Photo: Lundbeckfonden

Seven-figure grant to help researcher understand sclerosis

Wednesday 04 Mar 15
by Bjørn Lymann Jespersen


Vasileios Bekiaris
Groupleader, Associate Professor
DTU Health Tech
+45 35 88 68 28

A DTU researcher is seeking to understand what causes the immune system to attack the body’s own healthy cells in diseases such as multiple sclerosis, and how to prevent this from happening. He is studying a family of enzymes which appear to play a key role in connection with the onset of sclerosis.
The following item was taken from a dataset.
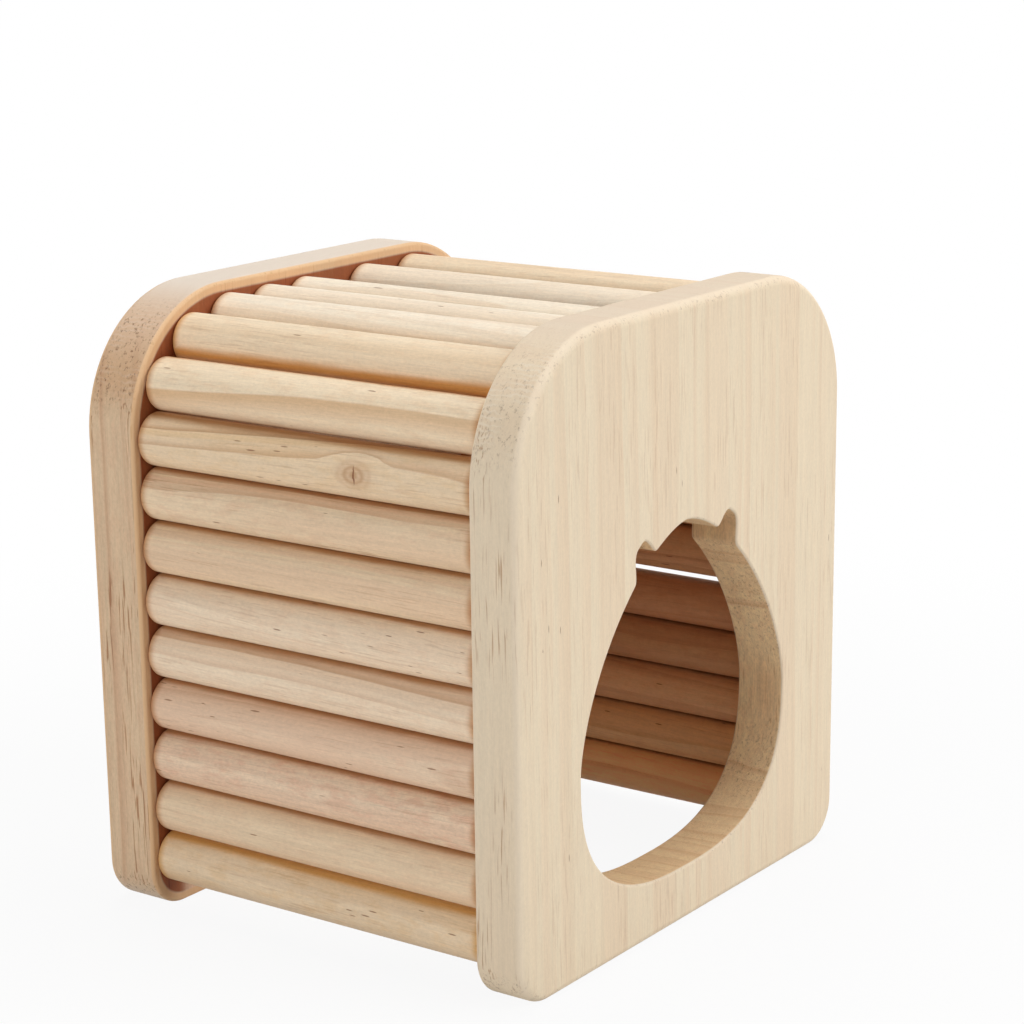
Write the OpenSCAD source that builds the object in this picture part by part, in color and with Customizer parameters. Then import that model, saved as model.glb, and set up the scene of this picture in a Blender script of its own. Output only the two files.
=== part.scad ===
// Hamster house: two shaped wooden boards joined by a tunnel of round dowels.
// Origin on the ground under the middle of the house. +Z up, the doorway faces -Y.

/* [Boards] */
// Width of each board, side to side
board_w = 130; // [130:1:160]
// Height of each board
board_h = 140; // [139:0.5:143]
// Thickness of the front board
front_t = 12; // [11:0.5:16]
// Thickness of the back board
back_t = 14; // [11:0.5:16]
// Depth of the house over both boards
house_depth = 116; // [90:1:180]
// Radius of the two upper corners of a board
shoulder_r = 31; // [28:1:34]
// Radius of the two lower corners of a board
foot_r = 10; // [4:1:13]
// Rounding along a board's edges on its outer face
edge_r = 2.2; // [1:0.1:3]
// Rounding along a board's edges on its inner face
inner_edge_r = 0.9; // [0.5:0.1:2]

/* [Doorway] */
// Half of the doorway's width at its widest
door_half_w = 41.4; // [30:0.2:42]
// Height of the widest point above the ground
door_mid_z = 45.4; // [42:0.2:50]
// Drop from the widest point to the sill
door_drop = 32.3; // [25:0.1:34]
// Rise from the widest point to the top of the head
door_rise = 46.8; // [36:0.1:48]
// Squareness of the lower half: 2 is an ellipse, more is squarer
door_foot_power = 2.65; // [2:0.05:3.5]
// Squareness of the upper half: less than 2 narrows towards the head
door_head_power = 1.6; // [1.4:0.05:2]
// Height of an ear above the head outline
ear_h = 5.5; // [0:0.1:8]
// Direction of an ear from the widest point, from the horizontal
ear_angle = 67.4; // [60:0.1:75]
// Half of the angle that an ear takes up
ear_spread = 4.6; // [3:0.1:7]
// Sideways place of the doorway, from the middle of the board
door_x = -1.4; // [-3:0.1:3]

/* [Dowels] */
// Diameter of a dowel
dowel_d = 11.9; // [10:0.1:12]
// Distance from a board's side to the middle of a wall dowel
wall_inset = 7.2; // [7:0.1:9.2]
// Distance from a board's top to the middle of a roof dowel
roof_inset = 8.5; // [8:0.1:9.2]
// Clearance between two dowels that lie side by side
dowel_gap = 0.15; // [0.05:0.05:0.2]
// Height of the lowest left dowel's middle above the ground
left_foot_z = 12.4; // [9:0.1:13.5]
// Height of the lowest right dowel's middle above the ground
right_foot_z = 9.1; // [9:0.1:12.5]
// Diameter of the five lowest right dowels
right_low_d = 11.3; // [10:0.1:12]
// Extra opening above the fifth dowel of the right wall
right_slit = 1.4; // [0:0.1:2]
// Sideways places of the three middle roof dowels
roof_x = [-19.5, -6.5, 16]; // [-19.5:0.5:19.5]
// Rounding of a dowel's shoulders
dowel_end_r = 0.9; // [0.5:0.1:1.8]

/* [Joints] */
// Diameter of the tenon turned on each dowel end
tenon_d = 8; // [5:0.5:8]
// Length of the tenon
tenon_len = 6; // [4:0.5:8]
// Radial clearance of a tenon in its blind hole
tenon_play = 0.05; // [0.02:0.01:0.2]
// Room for glue at the bottom of the blind hole
glue_room = 0.6; // [0.2:0.1:1]

/* [Hidden] */
wall_n = 10;
roof_n = 5;
low_n = 5;
front_face_y = -house_depth / 2 + front_t;
back_face_y = house_depth / 2 - back_t;
wall_x = board_w / 2 - wall_inset;
bend_across = shoulder_r - wall_inset;
bend_up = shoulder_r - roof_inset;
bend_x = board_w / 2 - shoulder_r;
bend_z = board_h - shoulder_r;
pitch = dowel_d + dowel_gap;
low_pitch = right_low_d + dowel_gap;
bend_turn = 2 * asin(pitch / (2 * min(bend_across, bend_up)));
round_fn = 64;
door_step = 3;
ear_step = 1;

// Place [x, z] on the bend, as far round it as turn
function on_bend(side, turn) =
    [side * (bend_x + bend_across * cos(turn)), bend_z + bend_up * sin(turn)];

// How far round the bend a dowel is that lies s up from foot_z. Each pitch takes bend_turn, so
// that neighbours keep their clearance there
function turn_at(foot_z, s) = (foot_z + s - bend_z) / pitch * bend_turn;

// Place [x, z] of a dowel that lies s up from foot_z along the wall and the bend
function along(side, foot_z, s) =
    let (turn = turn_at(foot_z, s))
    turn <= 0 ? [side * wall_x, foot_z + s] : on_bend(side, turn);

// Middles of the dowels, counted from the foot; 11 is the left corner and 12 the first of the roof
function left_at(i) = along(-1, left_foot_z, (i - 1) * pitch);

// The right wall starts with thinner dowels and goes on above its slit. Its corner dowel sits
// midway round the bend, between the wall and the roof
right_upper_z = right_foot_z + low_n * low_pitch + right_slit + (dowel_d - right_low_d) / 2;
right_corner_turn = (turn_at(right_upper_z, (wall_n - low_n - 1) * pitch) + 90) / 2;
function right_at(i) =
    i <= low_n ? [wall_x, right_foot_z + (i - 1) * low_pitch]
    : i <= wall_n ? along(1, right_upper_z, (i - low_n - 1) * pitch)
    : on_bend(1, right_corner_turn);
function roof_at(i) =
    i == 1 ? left_at(wall_n + 2)
    : i == roof_n ? on_bend(1, 90)
    : [roof_x[i - 2], board_h - roof_inset];

dowel_places = concat(
    [for (i = [1 : wall_n + 1]) left_at(i)],
    [for (i = [1 : wall_n + 1]) right_at(i)],
    [for (i = [1 : roof_n]) roof_at(i)]
);

// Distance from the doorway's middle to its edge in a direction: an egg with two ears
function egg(a, rise, power) =
    pow(pow(abs(cos(a)) / door_half_w, power) + pow(abs(sin(a)) / rise, power), -1 / power);
function ear(a) = ear_h * exp(-pow((a - ear_angle) / ear_spread, 4));
function door_radius(a) =
    a > 180 ? egg(a, door_drop, door_foot_power)
    : egg(a, door_rise, door_head_power) + ear(a) + ear(180 - a);
function by_an_ear(a) = abs(abs(a - 90) - (90 - ear_angle)) < 2 * ear_spread;
door_outline = [
    for (a = [0 : ear_step : 359])
        if (a % door_step == 0 || by_an_ear(a))
            door_radius(a) * [cos(a), sin(a)]
];

// Cross-section of the rim of a board t thick: w deep, with both edges rounded. Its inner
// face is at 0
module rim_profile(w, t) {
    square([w - edge_r, t]);
    translate([0, inner_edge_r]) square([w, t - inner_edge_r - edge_r]);
    square([w - inner_edge_r, t - edge_r]);
    translate([w - inner_edge_r, inner_edge_r]) circle(inner_edge_r, $fn = round_fn);
    translate([w - edge_r, t - edge_r]) circle(edge_r, $fn = round_fn);
}

module rim_corner(x, y, r, t, from) {
    translate([x, y, 0]) rotate([0, 0, from])
        rotate_extrude(angle = 90, $fn = 2 * round_fn) rim_profile(r, t);
}

module rim_edge(x, y, len, w, t, turn) {
    translate([x, y, 0]) rotate([0, 0, turn]) rotate([90, 0, 0])
        linear_extrude(len) rim_profile(w, t);
}

// A board t thick lying flat, foot towards -Y, with its inner face down
module flat_board(t) {
    side_len = board_h - shoulder_r - foot_r;
    foot_x = board_w / 2 - foot_r;
    translate([-foot_x, foot_r, 0]) cube([2 * foot_x, side_len, t]);
    rim_edge(foot_x, bend_z, side_len, foot_r, t, 0);
    rim_edge(-foot_x, foot_r, side_len, foot_r, t, 180);
    rim_edge(foot_x, foot_r, 2 * foot_x, foot_r, t, -90);
    rim_edge(-bend_x, bend_z, 2 * bend_x, shoulder_r, t, 90);
    rim_corner(bend_x, bend_z, shoulder_r, t, 0);
    rim_corner(-bend_x, bend_z, shoulder_r, t, 90);
    rim_corner(-foot_x, foot_r, foot_r, t, 180);
    rim_corner(foot_x, foot_r, foot_r, t, 270);
}

// Blind holes for the tenons, drilled into the inner face
module tenon_holes() {
    for (p = dowel_places)
        translate([p[0], p[1], -1])
            cylinder(h = tenon_len + glue_room + 1, d = tenon_d + 2 * tenon_play, $fn = round_fn);
}

module drilled_board(t) {
    difference() {
        flat_board(t);
        tenon_holes();
    }
}

module front_panel() {
    color([0.92, 0.85, 0.74]) translate([0, front_face_y, 0]) rotate([90, 0, 0])
        difference() {
            drilled_board(front_t);
            translate([door_x, door_mid_z, -1])
                linear_extrude(front_t + 2) polygon(door_outline);
        }
}

module back_panel() {
    color([0.84, 0.74, 0.63]) mirror([0, 1, 0])
        translate([0, -back_face_y, 0]) rotate([90, 0, 0]) drilled_board(back_t);
}

// A dowel between the boards, turned down to a tenon at each end
module dowel(place, d = dowel_d) {
    len = back_face_y - front_face_y;
    r = d / 2;
    translate([place[0], back_face_y, place[1]]) rotate([90, 0, 0]) rotate_extrude($fn = round_fn) {
        translate([0, -tenon_len]) square([tenon_d / 2, len + 2 * tenon_len]);
        square([r - dowel_end_r, len]);
        translate([0, dowel_end_r]) square([r, len - 2 * dowel_end_r]);
        for (y = [dowel_end_r, len - dowel_end_r])
            translate([r - dowel_end_r, y]) circle(dowel_end_r, $fn = round_fn);
    }
}

module left_dowel(i) {
    color(i % 3 == 1 ? [0.86, 0.76, 0.60] : [0.84, 0.74, 0.62]) dowel(left_at(i));
}

module right_dowel(i) {
    color(i % 2 == 0 ? [0.86, 0.76, 0.60] : [0.83, 0.73, 0.60])
        dowel(right_at(i), i <= low_n ? right_low_d : dowel_d);
}

module left_corner_dowel() {
    color([0.88, 0.78, 0.60]) dowel(left_at(wall_n + 1));
}

module right_corner_dowel() {
    color([0.88, 0.78, 0.60]) dowel(right_at(wall_n + 1));
}

module roof_dowel(i) {
    color(i % 2 == 0 ? [0.92, 0.85, 0.74] : [0.90, 0.81, 0.68]) dowel(roof_at(i));
}

front_panel();
back_panel();
for (i = [1 : wall_n]) {
    left_dowel(i);
    right_dowel(i);
}
left_corner_dowel();
right_corner_dowel();
for (i = [1 : roof_n])
    roof_dowel(i);
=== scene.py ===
import math

import bmesh
import bpy
from mathutils import Euler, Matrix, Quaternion, Vector


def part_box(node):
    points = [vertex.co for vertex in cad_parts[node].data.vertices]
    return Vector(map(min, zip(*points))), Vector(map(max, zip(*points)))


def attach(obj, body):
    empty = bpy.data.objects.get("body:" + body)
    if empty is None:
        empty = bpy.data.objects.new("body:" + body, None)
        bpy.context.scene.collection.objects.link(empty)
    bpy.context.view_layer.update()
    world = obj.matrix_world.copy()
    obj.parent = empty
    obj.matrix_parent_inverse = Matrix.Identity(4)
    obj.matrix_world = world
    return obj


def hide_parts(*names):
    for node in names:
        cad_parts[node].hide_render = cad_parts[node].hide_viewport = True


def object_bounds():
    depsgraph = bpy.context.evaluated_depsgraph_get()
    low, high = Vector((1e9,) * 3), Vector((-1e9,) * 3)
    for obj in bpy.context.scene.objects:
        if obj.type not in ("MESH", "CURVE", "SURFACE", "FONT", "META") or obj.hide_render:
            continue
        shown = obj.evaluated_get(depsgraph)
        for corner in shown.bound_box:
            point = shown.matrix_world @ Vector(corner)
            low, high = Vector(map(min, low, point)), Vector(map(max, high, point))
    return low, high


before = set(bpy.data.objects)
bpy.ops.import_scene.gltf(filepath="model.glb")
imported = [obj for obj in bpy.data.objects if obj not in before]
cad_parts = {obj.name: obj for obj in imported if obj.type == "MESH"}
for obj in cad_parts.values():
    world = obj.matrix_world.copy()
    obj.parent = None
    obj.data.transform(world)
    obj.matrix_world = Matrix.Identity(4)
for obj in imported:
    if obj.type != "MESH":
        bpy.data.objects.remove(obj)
cadBox = [list(corner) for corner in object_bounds()]
print("frame loaded:", len(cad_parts), "pieces")

mm = 0.001

frontBoard = {
    # radii as on the CAD board: its shoulders, its feet, its edges outside and inside
    "shoulder": 31 * mm, "foot": 10 * mm, "rim": 2.2 * mm, "innerRim": 0.9 * mm,
    "shoulderSteps": 40, "footSteps": 20, "rimSteps": 8, "innerRimSteps": 5,
    "doorX": -1.4 * mm, "doorZ": 45.4 * mm, "halfWidth": 41.4 * mm, "drop": 32.3 * mm, "rise": 46.8 * mm,
    "footPower": 2.65, "headPower": 1.6,
    "ear": 5.5 * mm, "earAngle": 67.4, "earSpread": 4.6,
    # the doorway's edges are eased, which the CAD board leaves out
    "doorSteps": 720, "doorRound": 0.7 * mm, "doorRoundSteps": 4,
    "tenonHole": 4.05 * mm, "glueRoom": 0.6 * mm, "drillSides": 48,
    "smoothBelow": 35,  # degrees between two faces
}
touching = 0.01 * mm  # a point this close to a face lies on it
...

Immunologist Vasileios Bekiaris has just received a Lundbeck Foundation Fellowship grant of DKK 10 million. The money will be used to identify how the immune system’s white blood cells recognize the chemical signals from sclerosis-affected tissue.
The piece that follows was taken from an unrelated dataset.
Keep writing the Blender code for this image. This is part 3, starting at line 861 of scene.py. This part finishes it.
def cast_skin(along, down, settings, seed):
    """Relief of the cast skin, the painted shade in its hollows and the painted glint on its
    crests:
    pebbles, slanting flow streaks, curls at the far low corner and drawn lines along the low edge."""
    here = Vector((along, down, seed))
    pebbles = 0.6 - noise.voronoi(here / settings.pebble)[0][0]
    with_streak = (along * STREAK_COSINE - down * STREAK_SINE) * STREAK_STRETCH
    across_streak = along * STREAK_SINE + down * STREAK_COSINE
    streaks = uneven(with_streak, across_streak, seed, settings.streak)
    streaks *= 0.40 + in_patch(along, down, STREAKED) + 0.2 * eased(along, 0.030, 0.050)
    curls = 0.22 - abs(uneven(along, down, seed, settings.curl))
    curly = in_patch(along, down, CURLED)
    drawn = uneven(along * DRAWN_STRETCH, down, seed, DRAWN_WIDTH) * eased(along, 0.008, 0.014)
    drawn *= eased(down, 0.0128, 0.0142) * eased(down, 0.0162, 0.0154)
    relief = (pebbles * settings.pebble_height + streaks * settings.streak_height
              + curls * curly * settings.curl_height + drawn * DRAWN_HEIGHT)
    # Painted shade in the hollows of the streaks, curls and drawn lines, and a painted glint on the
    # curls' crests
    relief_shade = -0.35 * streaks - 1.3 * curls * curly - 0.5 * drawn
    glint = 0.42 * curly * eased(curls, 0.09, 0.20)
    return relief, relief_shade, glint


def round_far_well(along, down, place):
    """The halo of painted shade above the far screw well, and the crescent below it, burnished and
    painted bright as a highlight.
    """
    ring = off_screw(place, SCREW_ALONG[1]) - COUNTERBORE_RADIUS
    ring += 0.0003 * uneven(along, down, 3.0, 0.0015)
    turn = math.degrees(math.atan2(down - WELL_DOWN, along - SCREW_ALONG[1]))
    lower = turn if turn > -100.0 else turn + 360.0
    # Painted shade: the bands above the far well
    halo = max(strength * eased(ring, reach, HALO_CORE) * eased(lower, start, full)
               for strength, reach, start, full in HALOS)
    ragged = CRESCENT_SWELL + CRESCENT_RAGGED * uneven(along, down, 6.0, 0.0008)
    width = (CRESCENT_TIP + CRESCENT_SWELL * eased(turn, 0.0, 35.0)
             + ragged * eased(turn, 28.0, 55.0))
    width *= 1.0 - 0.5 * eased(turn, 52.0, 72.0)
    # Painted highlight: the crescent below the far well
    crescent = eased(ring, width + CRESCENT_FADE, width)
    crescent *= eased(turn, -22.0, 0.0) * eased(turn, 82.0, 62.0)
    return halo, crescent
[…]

“By understanding how the white blood cells react and what they react to, we hope to devise a means of intervention for preventing the disease from progressing,” says Vasileios Bekiaris.
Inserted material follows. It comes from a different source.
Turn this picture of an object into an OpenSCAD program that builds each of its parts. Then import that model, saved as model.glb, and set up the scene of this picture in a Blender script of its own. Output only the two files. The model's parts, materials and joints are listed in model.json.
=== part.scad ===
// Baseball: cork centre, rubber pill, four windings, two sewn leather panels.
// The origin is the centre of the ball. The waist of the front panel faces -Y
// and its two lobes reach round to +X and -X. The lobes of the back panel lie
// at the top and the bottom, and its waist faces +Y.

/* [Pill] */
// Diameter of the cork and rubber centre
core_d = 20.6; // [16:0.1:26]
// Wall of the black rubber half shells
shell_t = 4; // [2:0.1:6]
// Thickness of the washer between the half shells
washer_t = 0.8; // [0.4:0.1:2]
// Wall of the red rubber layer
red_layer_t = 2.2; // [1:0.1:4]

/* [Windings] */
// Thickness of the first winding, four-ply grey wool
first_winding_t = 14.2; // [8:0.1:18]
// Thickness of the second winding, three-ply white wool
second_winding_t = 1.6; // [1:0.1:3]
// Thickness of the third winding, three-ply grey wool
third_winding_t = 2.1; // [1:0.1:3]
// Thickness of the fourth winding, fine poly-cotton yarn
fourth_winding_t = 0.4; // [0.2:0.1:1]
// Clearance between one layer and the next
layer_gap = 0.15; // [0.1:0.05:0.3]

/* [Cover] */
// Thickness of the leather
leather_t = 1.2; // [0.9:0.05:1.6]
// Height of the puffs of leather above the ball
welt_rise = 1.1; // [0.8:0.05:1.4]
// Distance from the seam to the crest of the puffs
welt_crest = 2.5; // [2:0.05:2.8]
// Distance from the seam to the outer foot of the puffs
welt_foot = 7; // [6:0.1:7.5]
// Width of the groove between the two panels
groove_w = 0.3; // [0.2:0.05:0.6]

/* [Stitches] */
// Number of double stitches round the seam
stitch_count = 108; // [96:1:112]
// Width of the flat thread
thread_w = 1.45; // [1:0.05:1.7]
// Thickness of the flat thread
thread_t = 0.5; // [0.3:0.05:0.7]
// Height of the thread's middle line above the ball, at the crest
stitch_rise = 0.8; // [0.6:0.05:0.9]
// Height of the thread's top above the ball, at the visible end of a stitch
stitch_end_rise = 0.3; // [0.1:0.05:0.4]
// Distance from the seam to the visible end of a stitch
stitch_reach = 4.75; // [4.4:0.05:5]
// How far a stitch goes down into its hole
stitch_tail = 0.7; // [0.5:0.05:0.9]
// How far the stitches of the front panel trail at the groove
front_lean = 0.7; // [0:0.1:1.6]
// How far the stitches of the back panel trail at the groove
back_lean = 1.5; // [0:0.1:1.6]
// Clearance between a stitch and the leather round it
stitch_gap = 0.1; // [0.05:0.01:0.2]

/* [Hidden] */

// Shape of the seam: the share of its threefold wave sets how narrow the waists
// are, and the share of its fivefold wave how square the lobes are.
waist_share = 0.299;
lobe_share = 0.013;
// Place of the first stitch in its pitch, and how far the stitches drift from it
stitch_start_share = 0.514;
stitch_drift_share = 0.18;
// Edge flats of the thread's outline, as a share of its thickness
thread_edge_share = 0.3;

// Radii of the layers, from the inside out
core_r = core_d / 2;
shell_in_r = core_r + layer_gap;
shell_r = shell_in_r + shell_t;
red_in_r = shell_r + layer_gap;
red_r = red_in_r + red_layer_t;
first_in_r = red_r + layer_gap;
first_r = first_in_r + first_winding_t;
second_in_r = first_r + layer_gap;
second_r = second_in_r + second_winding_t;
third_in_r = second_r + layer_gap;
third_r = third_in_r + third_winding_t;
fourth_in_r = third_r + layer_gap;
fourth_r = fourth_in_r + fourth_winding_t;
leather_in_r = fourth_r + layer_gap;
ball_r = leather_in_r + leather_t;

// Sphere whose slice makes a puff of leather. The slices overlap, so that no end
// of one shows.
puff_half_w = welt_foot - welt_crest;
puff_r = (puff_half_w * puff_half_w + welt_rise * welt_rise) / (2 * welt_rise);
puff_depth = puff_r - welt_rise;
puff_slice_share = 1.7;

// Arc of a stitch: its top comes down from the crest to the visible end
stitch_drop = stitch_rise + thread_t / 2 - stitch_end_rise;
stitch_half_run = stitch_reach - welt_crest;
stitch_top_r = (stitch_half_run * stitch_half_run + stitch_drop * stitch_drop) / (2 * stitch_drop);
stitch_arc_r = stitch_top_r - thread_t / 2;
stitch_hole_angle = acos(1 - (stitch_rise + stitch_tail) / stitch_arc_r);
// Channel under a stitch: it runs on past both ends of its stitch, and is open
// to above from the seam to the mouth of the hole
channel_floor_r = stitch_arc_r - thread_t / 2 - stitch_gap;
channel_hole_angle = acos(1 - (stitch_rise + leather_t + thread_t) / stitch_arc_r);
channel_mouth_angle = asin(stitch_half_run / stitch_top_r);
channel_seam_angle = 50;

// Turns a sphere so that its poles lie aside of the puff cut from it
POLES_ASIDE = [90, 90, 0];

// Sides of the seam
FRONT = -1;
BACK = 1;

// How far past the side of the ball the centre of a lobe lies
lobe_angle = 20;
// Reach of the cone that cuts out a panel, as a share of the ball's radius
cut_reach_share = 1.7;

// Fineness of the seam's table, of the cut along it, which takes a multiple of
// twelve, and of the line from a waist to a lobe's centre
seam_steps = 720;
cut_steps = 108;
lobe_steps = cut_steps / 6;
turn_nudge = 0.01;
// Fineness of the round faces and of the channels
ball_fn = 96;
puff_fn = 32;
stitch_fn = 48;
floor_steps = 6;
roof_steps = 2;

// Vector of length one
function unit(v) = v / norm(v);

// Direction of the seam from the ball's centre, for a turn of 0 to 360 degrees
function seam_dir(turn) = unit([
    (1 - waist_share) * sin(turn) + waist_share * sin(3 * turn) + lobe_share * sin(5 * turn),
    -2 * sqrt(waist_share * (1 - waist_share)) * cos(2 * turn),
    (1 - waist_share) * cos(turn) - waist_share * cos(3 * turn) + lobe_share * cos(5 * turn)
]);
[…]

Our immune system is fine-tuned to detect when viruses and bacteria attack our cells, and immediately counter-attack to stop the infection. However, sometimes genetic errors cause normal tissue to emit chemical substances so that the immune system thinks there is a infection underway. The immune system then attacks the healthy tissue, as in the case of multiple sclerosis.

Testing promising material
Vasileios is concentrating his studies on a specific group of immune system enzymes. These enzymes are responsible for activating the white blood cells, thereby creating a basis for the inflammation in the tissue which exacerbates sclerosis. He has discovered that a substance affecting these enzymes has an enormous impact on the function of the white blood cells.

“The material blocks the functioning of the enzymes we are studying, effectively stopping the white blood cells from being activated and thus suppressing the symptoms of multiple sclerosis. It looks very promising,” says Vasileios Bekiaris. He will now continue his research in order to fully understand how the enzymes affect the white blood cells if they are not blocked and at the same time optimize the treatment potential of the material.

“In the coming years, we will gain a much greater understanding of inflammatory immune cells. My hope is that we will be able to put forward one or more candidates for the treatment of the disease,” he stresses.

Strong competencies to DTU
The Lundbeck Foundation Fellowship grant signals the move of Greek Vasileios Bekiaris’ research from Sweden to DTU.

“This fellowship will give me the opportunity to establish a further strong immunology group at DTU’s rapidly expanding immunology centre,” says Vasileios Bekiaris, who is very much looking forward to getting started in the coming months.

The grant ensures him the peace and quiet to work over the next five years, enabling him to focus on developing a treatment for sclerosis and other diseases in which the immune system begins attacking healthy tissue.